- Instructions for the task
Set down the whole listing verbatim.

- Provided data
========
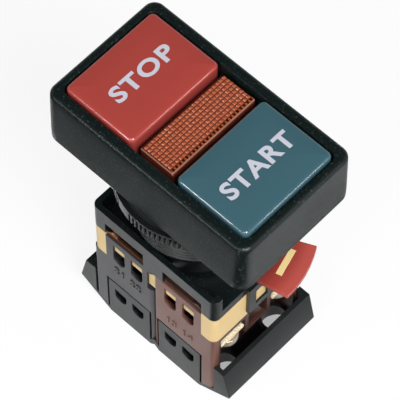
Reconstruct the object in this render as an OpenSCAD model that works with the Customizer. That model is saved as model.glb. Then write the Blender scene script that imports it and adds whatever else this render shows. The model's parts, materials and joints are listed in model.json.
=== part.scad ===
// Double pushbutton control station for a 25 mm panel hole.
// The head carries a stop button, a start button and a pilot lamp. The base behind the panel carries two
// contact blocks, side by side along Y. The origin is the centre of the bezel's underside, which seats on
// the panel. +Z points out of the panel, towards the operator, and +Y points towards the stop button.

/* [Bezel] */
// How far the bezel reaches past the neck's thread on each long side
bezel_side = 2.5; // [2.2:0.1:4]
// Width of the bezel's rim beside the caps, on each long side
bezel_wall = 3; // [2.6:0.2:3.4]
// Length of the bezel at the panel, along Y
bezel_l = 50; // [49.4:0.2:56]
// Height of the bezel above the panel
bezel_h = 14; // [13.5:0.5:17]
// How far each long side leans in over the bezel's height
side_lean = 0.6; // [0.2:0.1:1]
// How far each short side leans in over the bezel's height
end_lean = 0.2; // [0.1:0.1:0.8]
// Corner radius of the bezel seen from the front
bezel_corner_r = 3; // [2.5:0.5:5]
// Fillet round the bezel's front edge
rim_fillet = 1; // [0.6:0.2:1.6]
// Thickness of the bezel's floor
bezel_floor = 2; // [1.6:0.2:3]

/* [Buttons and lens] */
// Length of one cap, along Y
cap_l = 17.2; // [15:0.2:17.4]
// Height of a cap's skirt and crown together
cap_h = 7; // [6.4:0.2:7.4]
// Wall of a cap
cap_wall = 1; // [0.8:0.1:1.4]
// How far a cap stands proud of the bezel
cap_proud = 1; // [0.4:0.2:2]
// Travel of a button
travel = 4; // [3:0.5:4.5]
// Gap between a cap and the bezel
cap_gap = 0.4; // [0.3:0.1:0.8]
// Length of the lens between the caps, along Y
lens_l = 8.2; // [7.8:0.2:9]
// Gap between the lens and each cap
lens_gap = 1.2; // [0.8:0.1:1.3]
// How far the lens lies below the bezel's front face
lens_drop = 0.4; // [0.2:0.2:2.4]
// Number of prism rows across the lens
prism_rows = 8; // [6:1:14]

/* [Neck, nut and lamp] */
// Radius of the neck over its thread
neck_r = 12.5; // [12:0.1:13.5]
// How far the plain ends of the neck step in from the thread
neck_step = 1.5; // [1.2:0.1:1.8]
// Wall of the neck's plain end
neck_wall = 1.5; // [1.4:0.1:1.6]
// Length of the thread below the panel seat
thread_l = 16.2; // [12:0.4:18]
// Length of the neck below the panel seat
neck_l = 25.2; // [24:0.4:30]
// How far the rod guide's disc reaches past its hole in the bezel
guide_lip = 0.8; // [0.6:0.1:0.9]
// Thickness of the rod guide's disc
disc_t = 1.4; // [1:0.2:1.8]
// Distance of each push rod's centre from the neck's bore
rod_in = 1.7; // [1.6:0.1:1.9]
// Radius of a push rod
rod_r = 1.4; // [1.2:0.1:1.4]
// Thickness of the gasket
gasket_t = 1.8; // [1:0.2:2.4]
// Wall of the ring nut over its ribs
nut_wall = 3.5; // [2.5:0.5:5]
// Height of the ring nut
nut_h = 3; // [2.4:0.2:5]
// Number of ribs round the ring nut
nut_ribs = 96; // [60:12:108]
// Outer radius of the lamp holder
lamp_r = 4.7; // [4:0.1:4.7]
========
- Answer in full
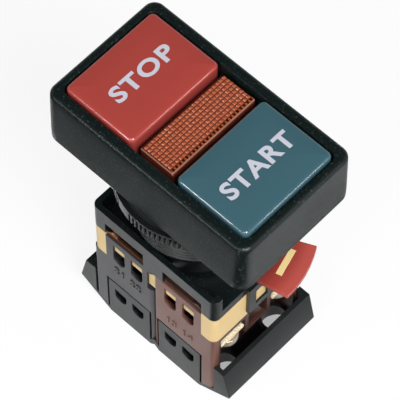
Reconstruct the object in this render as an OpenSCAD model that works with the Customizer. That model is saved as model.glb. Then write the Blender scene script that imports it and adds whatever else this render shows. The model's parts, materials and joints are listed in model.json.
=== part.scad ===
// Double pushbutton control station for a 25 mm panel hole.
// The head carries a stop button, a start button and a pilot lamp. The base behind the panel carries two
// contact blocks, side by side along Y. The origin is the centre of the bezel's underside, which seats on
// the panel. +Z points out of the panel, towards the operator, and +Y points towards the stop button.

/* [Bezel] */
// How far the bezel reaches past the neck's thread on each long side
bezel_side = 2.5; // [2.2:0.1:4]
// Width of the bezel's rim beside the caps, on each long side
bezel_wall = 3; // [2.6:0.2:3.4]
// Length of the bezel at the panel, along Y
bezel_l = 50; // [49.4:0.2:56]
// Height of the bezel above the panel
bezel_h = 14; // [13.5:0.5:17]
// How far each long side leans in over the bezel's height
side_lean = 0.6; // [0.2:0.1:1]
// How far each short side leans in over the bezel's height
end_lean = 0.2; // [0.1:0.1:0.8]
// Corner radius of the bezel seen from the front
bezel_corner_r = 3; // [2.5:0.5:5]
// Fillet round the bezel's front edge
rim_fillet = 1; // [0.6:0.2:1.6]
// Thickness of the bezel's floor
bezel_floor = 2; // [1.6:0.2:3]

/* [Buttons and lens] */
// Length of one cap, along Y
cap_l = 17.2; // [15:0.2:17.4]
// Height of a cap's skirt and crown together
cap_h = 7; // [6.4:0.2:7.4]
// Wall of a cap
cap_wall = 1; // [0.8:0.1:1.4]
// How far a cap stands proud of the bezel
cap_proud = 1; // [0.4:0.2:2]
// Travel of a button
travel = 4; // [3:0.5:4.5]
// Gap between a cap and the bezel
cap_gap = 0.4; // [0.3:0.1:0.8]
// Length of the lens between the caps, along Y
lens_l = 8.2; // [7.8:0.2:9]
// Gap between the lens and each cap
lens_gap = 1.2; // [0.8:0.1:1.3]
// How far the lens lies below the bezel's front face
lens_drop = 0.4; // [0.2:0.2:2.4]
// Number of prism rows across the lens
prism_rows = 8; // [6:1:14]

/* [Neck, nut and lamp] */
// Radius of the neck over its thread
neck_r = 12.5; // [12:0.1:13.5]
// How far the plain ends of the neck step in from the thread
neck_step = 1.5; // [1.2:0.1:1.8]
// Wall of the neck's plain end
neck_wall = 1.5; // [1.4:0.1:1.6]
// Length of the thread below the panel seat
thread_l = 16.2; // [12:0.4:18]
// Length of the neck below the panel seat
neck_l = 25.2; // [24:0.4:30]
// How far the rod guide's disc reaches past its hole in the bezel
guide_lip = 0.8; // [0.6:0.1:0.9]
// Thickness of the rod guide's disc
disc_t = 1.4; // [1:0.2:1.8]
// Distance of each push rod's centre from the neck's bore
rod_in = 1.7; // [1.6:0.1:1.9]
// Radius of a push rod
rod_r = 1.4; // [1.2:0.1:1.4]
// Thickness of the gasket
gasket_t = 1.8; // [1:0.2:2.4]
// Wall of the ring nut over its ribs
nut_wall = 3.5; // [2.5:0.5:5]
// Height of the ring nut
nut_h = 3; // [2.4:0.2:5]
// Number of ribs round the ring nut
nut_ribs = 96; // [60:12:108]
// Outer radius of the lamp holder
lamp_r = 4.7; // [4:0.1:4.7]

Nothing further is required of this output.